Enable DNS Security Extensions
DNS Security Extensions (DNSSEC) add security to DNS queries by providing a way to verify the authenticity of the responses. Implementing DNSSEC helps protect against DNS spoofing and cache poisoning by ensuring that users are directed to legitimate sites.
Predictive technologies through behavioral Artificial Intelligence (AI)
AI is transforming both attack and defense mechanisms in cybersecurity. Attackers use AI to automate phishing attacks, creating highly personalized and convincing emails or generating lookalike domains at scale. But on the defensive side, AI can enhance detection, and even prediction, of future attacks and remediation by identifying patterns and anomalies in domain activity.

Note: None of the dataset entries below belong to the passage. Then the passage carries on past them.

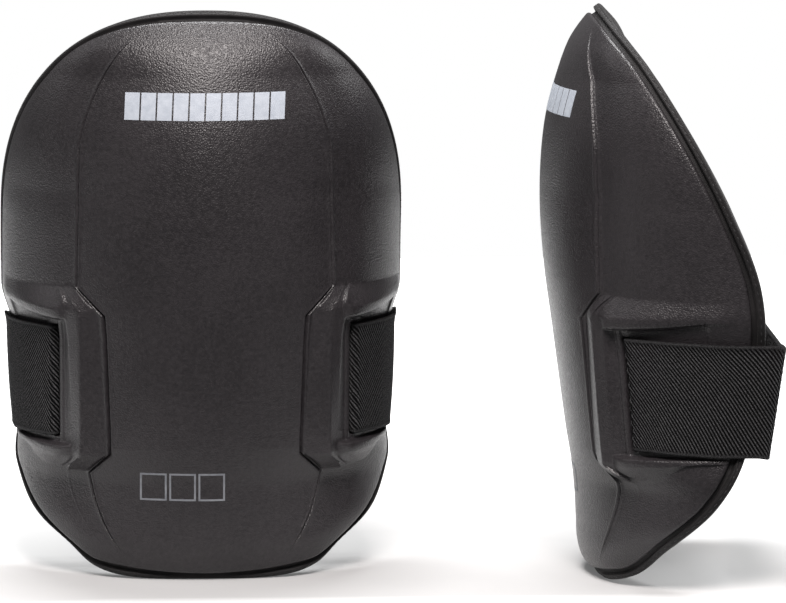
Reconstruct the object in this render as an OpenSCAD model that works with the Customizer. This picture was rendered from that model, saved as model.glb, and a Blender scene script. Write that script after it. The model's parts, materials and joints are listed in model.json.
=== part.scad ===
// Pair of moulded foam knee pads with elastic straps that close behind the knee.
// Each pad is worked out in its own frame: x runs across it, y runs back from its front-most
// point, and z runs up from its bottom edge. Pad B is the same pad again, turned to face sideways.

/* [Pad] */
// Height of a pad
pad_h = 229; // [222:1:240]
// Full width of a pad at its widest
pad_w = 161.6; // [156:0.1:168]
// Height of the widest place
wide_z = 143; // [134:1:148]
// How square the upper outline is: 2 is an ellipse
top_square = 2.32; // [2:0.01:2.8]
// How square the lower outline is: 2 is an ellipse
bottom_square = 3.95; // [3:0.05:4.5]
// How far the elastic pulls each side of the rim inwards
waist = 4; // [0:0.2:5]
// How far the two lower corners are pulled in
corner_in = 15; // [0:1:18]

/* [Layers] */
// Thickness of the foam shell
shell_t = 7; // [6:0.5:8]
// Thickness of the foam shell at the rim
shell_edge_t = 3.2; // [2.8:0.1:3.6]
// Thickness of the inner cushion
cushion_t = 7; // [6:0.5:8]
// Thickness of the inner cushion at the rim
cushion_edge_t = 2; // [1.6:0.1:2.4]
// Thickness of the lining fabric
lining_t = 0.9; // [0.6:0.1:1.2]
// Width of the bound rim
binding_w = 4.2; // [3.6:0.1:4.8]

/* [Straps] */
// Width of the elastic webbing
strap_w = 45; // [40:1:46]
// Thickness of the webbing
strap_t = 1.4; // [1.1:0.1:1.5]
// Thickness of the hook and loop patches
patch_t = 0.9; // [0.6:0.1:1]
// Height of the webbing's lower edge where it leaves the slot
strap_z = 57.5; // [56:0.5:58]
// How far the webbing drops on its way to the back
strap_drop = 2; // [0:0.5:3]

/* [Placing] */
// Where the front of pad B stands, across from pad A
pad_b_x = 135; // [134:0.5:170]
// Where the front of pad B stands, behind pad A's front
pad_b_y = 40; // [20:1:60]
// How far pad B is turned, in degrees
pad_b_turn = -90; // [-100:1:-80]
// How far the knee cup's centre is behind the front
cup_y = 18; // [16:1:20]
// Height of the knee cup's centre
cup_z = 120; // [100:1:140]

/* [Hidden] */
PIECES = ["shell", "rim_binding", "cushion", "lining",
    "loop_anchor", "loop_strap_side", "loop_strap_back", "loop_patch",
    "hook_anchor", "hook_strap_side", "hook_strap_back", "hook_tab", "hook_patch"];

foam = [0.18, 0.17, 0.17];
cloth = [0.14, 0.14, 0.15];
web = [0.1, 0.1, 0.11];
gap = 0.8;               // clearance between one layer and the next
anchor_t = 1;            // thickness of the patch sewn over each strap's inner end
anchor_room = 4.4;       // depth of the dent in the cushion that holds the sewn end
shell_trim = binding_w + gap + 0.5;

// Depth behind the front, at heights from the bottom to the top: down the middle, and along the rim
FRONT = [[0, 24.9], [2, 20.8], [6, 17.5], [13, 15.5], [22, 15], [40, 13.8], [60, 10.7], [98, 5.5],
    [127, 1.6], [154, 0], [180, 1.6], [199, 6], [213.5, 11.6], [223, 18.2], [pad_h, 24.2]];
RIM = [[0, 25.1], [6, 37], [18, 47.4], [35, 64.5], [56, 76], [90, 82.8], [123, 81.5],
    [152, 70.3], [182, 55.3], [209, 39.1], [223, 28.6], [pad_h, 24.5]];
// How square the cross-section is, at heights from the bottom to the top
SQUARE = [[0, 1.8], [20, 1.7], [40, 1.72], [54, 2.1], [64, 2.1], [108, 2.1], [122, 2.04], [156, 1.76],
    [203, 1.76], [214, 2.1], [pad_h, 2.2]];
// Half width of the centre panel, whose edge is also the inner edge of the strap housings
PANEL = [[0, 47], [17, 47.6], [43, 47.2], [51, 38.5], [108, 40.7], [119, 51.2], [pad_h, 48.8]];

// Heights on a strap housing, from the foot of its lower bevel to the top of its upper bevel
bevel_lo = 43.4;
crest_lo = 50.5;
pocket_lo = 54.5;
slot_lo = 57;
slot_hi = 103;
pocket_hi = 105.5;
crest_hi = 109;
bevel_hi = 118.8;
shelf_back_lo = 9.3;     // how far a housing's flat face lies behind the middle of the pad, at its foot
shelf_back_hi = 12.5;    // and at its top
shelf_tilt = 0.12;       // how much the flat face slopes back towards its outer edge
shelf_x = 51;            // outer edge of the flat face
rail_raise = 5;          // how far a housing's rails stand off the flank
rail_end_y = 60;         // where the rails fade out
flank_step = 0.8;        // how far the flanks lie below the edge of the centre panel
groove_d = 1.2;          // depth of the groove along the housing's inner edge
slot_front_x = 59.4;
slot_back_x = 62;

function ease(t) = let (c = max(0, min(1, t))) c * c * (3 - 2 * c);
function mix(a, b, t) = a + (b - a) * t;
function turned(p, a) = [p.x * cos(a) - p.y * sin(a), p.x * sin(a) + p.y * cos(a)];
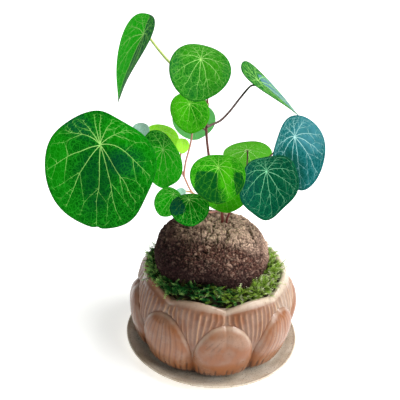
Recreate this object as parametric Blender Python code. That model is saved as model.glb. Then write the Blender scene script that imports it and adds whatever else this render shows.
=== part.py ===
"""Potted stephania: a round corky caudex in a petal-carved ceramic pot on its saucer.

Two leafy stems grow from the crown of the caudex and carry eighteen peltate leaves, each on
its own stalk. The origin is the centre of the saucer's flat underside, +Z is up, and -Y is
the front. Driving sizes are in millimetres and degrees and are turned into metres here.
"""

import math
from dataclasses import dataclass

import bmesh
import bpy
import numpy as np
from mathutils import Matrix

MM = 0.001
GAP = 0.3  # running gap between neighbouring pieces
WALL_GAP = 0.5  # gap to a faceted round wall
SHARP_ANGLE = 50  # degrees between faces, over which an edge is drawn sharp

# Saucer: radius and height, from the foot out, round the rim and in to the floor
SAUCER_SIDES = 48
SAUCER_FLOOR_Z = 3.0
SAUCER_OUTLINE = ((50.0, 0.0), (53.0, 0.9), (69.0, 6.4), (70.0, 7.8), (68.8, 8.4),
                  (67.6, 7.6), (57.0, SAUCER_FLOOR_Z))

# Pot: two rows of eight petals, carved with flutes
POT_X, POT_Y = -0.5, 1.0
PETALS = 8
PETAL_TURN = 10.5  # a lower petal's centre, in degrees from the front towards +X
COLUMNS_PER_PETAL = 16
INNER_STEP = 4  # outer columns to each column of the plain inner wall
POT_BASE_Z = SAUCER_FLOOR_Z + GAP
POT_RECESS_Z = POT_BASE_Z + 2.0  # the recessed underside, inside the foot ring
POT_FLOOR_Z = 11.0
POT_FLOOR_R = 39.5
DRAIN_R = 6.0
POT_UNDER = ((DRAIN_R, POT_RECESS_Z), (41.0, POT_RECESS_Z), (43.0, POT_BASE_Z))
POT_BODY = ((3.3, 50.5), (6.0, 52.3), (10.0, 54.4), (20.0, 58.0), (30.0, 60.6), (40.0, 62.0),
            (50.0, 61.8), (58.0, 60.2), (64.0, 57.8), (68.0, 55.0))
POT_INSIDE = ((62.0, 51.2), (50.0, 52.0), (30.0, 50.5), (17.0, 46.5), (12.0, 42.5))
RIM_Z = 68.0  # mean height of the scalloped rim
RIM_SWING = 2.5  # how far a petal's tip stands over, and a valley lies under, the mean rim
RIM_LIFT_FROM = 0.68  # share of the rim's height where the scallops begin to lift the rows
LIP = ((55.8, -0.7), (53.6, 0.0), (51.6, -1.6))  # radius, and height over the rim
LOWER_ROWS = (0.0, 0.08, 0.24, 0.46, 0.68, 0.86, 1.0)  # shares of the way up a lower petal
UPPER_ROWS = (0.06, 0.36, 0.68, 1.0)  # shares of the way from its edge to the rim's roll
UPPER_ROW_TOP_Z = 65.0
LOWER_PETAL_RELIEF = 4.4
LOWER_PETAL_SHOULDER_Z = 20.0
LOWER_PETAL_TOP_Z = 59.5
LOWER_PETAL_TAPER = 1.7  # how soon a lower petal narrows towards its top
PILLOW_ROUND = 0.4  # how squarely a lower petal's pillow rises from its edge
FOOT_TUCK = 12.0  # height over which a lower petal's pillow grows out of the foot
UPPER_PETAL_RELIEF = 1.7
UPPER_RISE_Z, UPPER_RISE = 24.0, 22.0  # where the upper petals' bulge begins, and its height
FLUTE_RELIEF = 0.35
FLUTE_TOP_Z, FLUTE_FADE = 64.0, 8.0  # where the upper flutes end, and their fading height
LOWER_FLUTE_TOP_Z, LOWER_FLUTE_FADE = 40.0, 12.0

# Caudex: height and radius of its outline, about its own upright axis
CAUDEX_X, CAUDEX_Y = -5.0, 2.0
CAUDEX_SIDES = 40
CAUDEX_BOTTOM_Z = 50.0
CAUDEX_OUTLINE = ((CAUDEX_BOTTOM_Z, 21.0), (51.8, 28.0), (55.5, 33.5), (61.0, 37.6),
                  (66.5, 40.4), (73.0, 42.8), (79.5, 44.2), (86.0, 44.2), (92.0, 42.4),
                  (97.0, 38.6), (101.0, 33.2), (104.2, 26.2), (106.7, 18.0), (108.2, 9.5))
CAUDEX_TOP_Z = 108.8
HIP_SWELL, HIP_TURN = 0.035, 1.2  # two hips low down: share of the radius, and radians
NOTCH_DEPTH, NOTCH_TURN, NOTCH_WIDTH = 0.085, 0.06, 0.42  # the notch between them
CROWN_SWELL, CROWN_TURN = 0.02, 2.4
BUMP = 0.011  # slow uneven bumps, as a share of the radius
SOCKET_FLOOR_Z = 105.5
SOCKET_SIDES = 12
SOCKET_CLEAR = 0.4
SOCKET_OVERRUN = 6.0

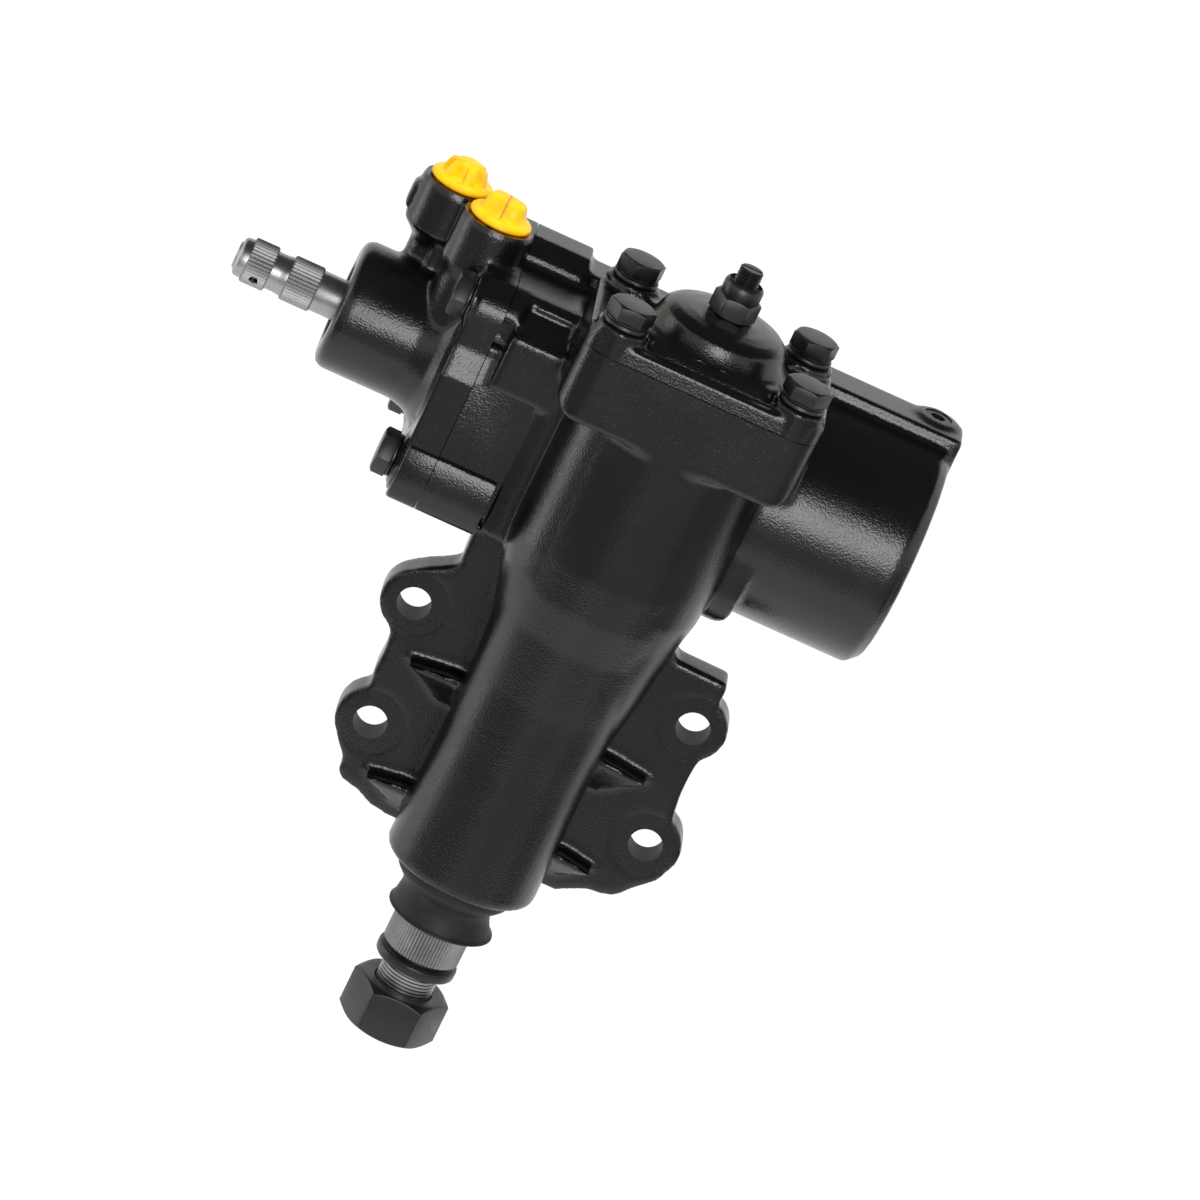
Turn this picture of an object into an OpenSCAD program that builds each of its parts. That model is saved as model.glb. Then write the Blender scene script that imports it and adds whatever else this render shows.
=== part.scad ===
/* [Layout] */
// Height of the worm's axis above the middle of the output shaft's serration
worm_height = 209.5; // [205:0.5:235]
// Distance from the output shaft's axis back to the worm's axis
worm_offset = 50; // [48:0.5:54]
// Thickness of the casting's walls around the bores
cast_wall = 8.5; // [7.5:0.5:10]

/* [Sector and rack] */
// Pitch radius of the gear on the output shaft
sector_pitch_r = 26; // [25:0.5:27]
// Number of teeth a full circle of the gear would have
teeth_per_turn = 9; // [9:1:10]
// Pressure angle of the gear and rack, in degrees
pressure_angle = 28; // [26:1:30]
// Height of the teeth outside the pitch circle, as a share of the module
addendum_share = 0.7; // [0.6:0.05:0.75]
// Room between a tooth's tip and the root it turns in
root_clearance = 0.9; // [0.6:0.1:1.2]
// Play between the flanks of the teeth, each side
flank_play = 0.15; // [0.1:0.05:0.3]
// Height of the gear's teeth along the output shaft
sector_height = 36; // [30:1:40]
// Swing of the output shaft each way, in degrees
sector_swing = 43; // [35:1:45]

/* [Output shaft] */
// Diameter of the shaft in the lower bearings
shaft_d = 32; // [30:0.5:34]
// Diameter of the journal in the cover
top_journal_d = 30; // [26:1:30]
// Diameter of the serration that takes the arm
serration_d = 31; // [29:0.5:31.5]
// Length of the serration
serration_l = 20; // [16:1:24]
// Number of grooves in the serration
serration_count = 36; // [30:1:40]
// Width of each groove at the surface
serration_w = 0.6; // [0.4:0.1:0.65]
// Depth of each groove
serration_depth = 0.7; // [0.5:0.1:1]
// Diameter of the thread for the arm's nut
arm_thread_d = 24; // [22:1:26]
// Pitch of that thread
arm_thread_pitch = 1.5; // [1.25:0.25:2]
// Length of the thread
arm_thread_l = 36; // [32:1:40]
// Thickness of the lock washer
lock_washer_t = 4.5; // [3:0.5:6]
// Outside diameter of the lock washer
lock_washer_d = 34; // [33:1:38]
// Bare thread between the washer and the nut
nut_gap = 10.4; // [4:0.2:12]
// Width of the arm's nut across its flats
arm_nut_af = 36; // [34:1:38]
// Height of the arm's nut
arm_nut_h = 20; // [16:1:21]

/* [Shaft tube] */
// Outside radius of the tube around the output shaft
tube_r = 32; // [31:0.5:34]
// Distance from the worm's axis down to the tube's end
tube_drop = 181; // [172:1:184]
// Outside radius where the tube joins the body
tube_root_r = 42.5; // [41:0.5:44]
// Outside diameter of the shaft's bearings
shaft_bearing_d = 42; // [40:1:44]
// Length of each bearing in the tube
shaft_bearing_l = 24; // [18:1:30]
// Outside diameter of the shaft's oil seal
shaft_seal_d = 48; // [46:1:50]
// Thickness of the oil seal
shaft_seal_t = 9; // [7:1:11]
// Radius of the dust boot's upper flange
boot_flange_r = 26; // [24:0.5:28]
// Radius of the boot's waist
boot_waist_r = 19; // [18.5:0.5:20.5]
// Radius of the boot's lower lip
boot_lip_r = 22; // [21:0.5:24]
// Height of the dust boot
boot_h = 22; // [20:1:23]

/* [Frame mount] */
// Distance from the output shaft's axis back to the mounting face
mount_face_y = 15; // [13:0.5:17]
// Thickness of the ears
mount_t = 15.7; // [14:0.1:18]
// Diameter of the frame bolt holes
frame_hole_d = 14; // [13:0.5:15]
// Distance between the two upper holes
upper_hole_spacing = 122; // [118:1:126]
// Distance between the two lower holes
lower_hole_spacing = 121; // [117:1:125]
// Sideways offset of the upper pair from the shaft's axis
upper_hole_shift = -0.4; // [-2:0.1:2]
// Sideways offset of the lower pair from the shaft's axis
lower_hole_shift = 3.8; // [2:0.1:5]
// Distance from the worm's axis down to the upper holes
upper_hole_drop = 91.2; // [89:0.2:93]
// Distance between the upper and lower rows
hole_row_gap = 54; // [52:0.5:56]
// Radius of the ears and of their machined spots
ear_r = 14; // [13:0.5:15]
// Depth of the machined spots
spot_depth = 0.5; // [0.3:0.1:0.8]

/* [Barrel] */
// Bore of the piston
piston_bore_d = 80; // [78:0.5:81]
// Distance from the output shaft's axis to the barrel's end edge
barrel_end_x = 106; // [104:1:109]
// Depth of the step at the barrel's closed end
barrel_step = 3; // [2:0.5:4]
// Height of the oil gallery's top above the worm's axis
gallery_top = 54; // [53.5:0.5:56]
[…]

These technologies would particularly be effective against domain spoofing or typosquatting. As one can imagine, it is impossible to register all lookalike domains with all their variations. Hence, a predictive security platform can put a particular domain under its supervision. As soon as an infrastructure has been set up with a lookalike domain and is classified as malicious, the system would take it down before the attack starts.
Conclusion
Domain-related risks are a significant concern for financial institutions as they navigate the complex cybersecurity landscape. By understanding these risks and implementing effective mitigation strategies, financial institutions can better protect their operations and maintain the trust of their customers. Proactive measures and vigilance are essential to staying ahead of evolving threats and ensuring a secure banking environment in 2025 and beyond.